El desarrollo de las técnicas condujo a que desde muy pronto en las cocinas primitivas se iniciara el diseño de distintos utensilios con proporciones diferentes a las del puchero. Esta realidad, ya presente en la cultura de Mesopotamia –como se desprende de los trabajos sobre la cultura de la región, incluida la culinaria, de Jean Bottéro, en La cocina más antigua del mundo–, no anula nada de lo dicho hasta aquí. Más bien lo reafirma, porque en estos últimos se cumplen otras condiciones dictadas por la termodinámica imprescindibles para la aplicación de técnicas más complejas desarrolladas por los pueblos a lo largo de la historia y que no son la cocción simple en líquido abundante.
En el interior del primer horno inventado por el hombre hace más de 5.000 años –el tinûru que describe también Bottéro–, además del asado de pan en tortas pegadas a sus paredes, de carnes y otros alimentos ensartados en brochetas, se llevaban a cabo otras formas de cocción que aún practicamos en utensilios de proporciones diferentes a las del puchero. Que aún utilicemos el horno para “cocinar”, no en exclusiva para asar, tiene su origen en la antigüedad.

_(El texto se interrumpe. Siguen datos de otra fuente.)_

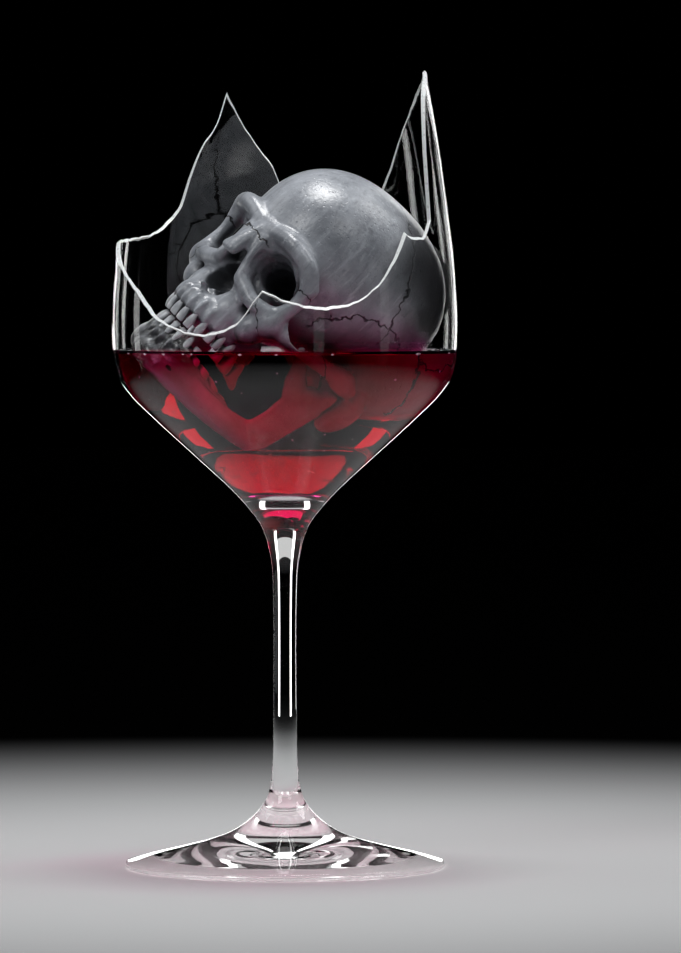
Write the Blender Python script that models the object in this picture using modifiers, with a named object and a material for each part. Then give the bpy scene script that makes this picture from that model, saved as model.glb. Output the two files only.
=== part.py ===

Por su formato de vasija invertida, con el fuego en su fondo y la boca abierta por arriba, el tinûru ofrecía temperaturas diferentes según la altura de sus paredes, en las que se podían situar sobre plataformas sujetas en salientes de las paredes cazuelas de distintas proporciones, tapadas o no, para la elaboración de estofados, braseados y otros tipos de platos a temperaturas más o menos suaves.
La actividad culinaria humana, pues, hunde sus raíces en los mismos principios en los que se fundamentaron las más antiguas culturas que se sirvieron del fuego por primera vez en la historia para preparar su comida.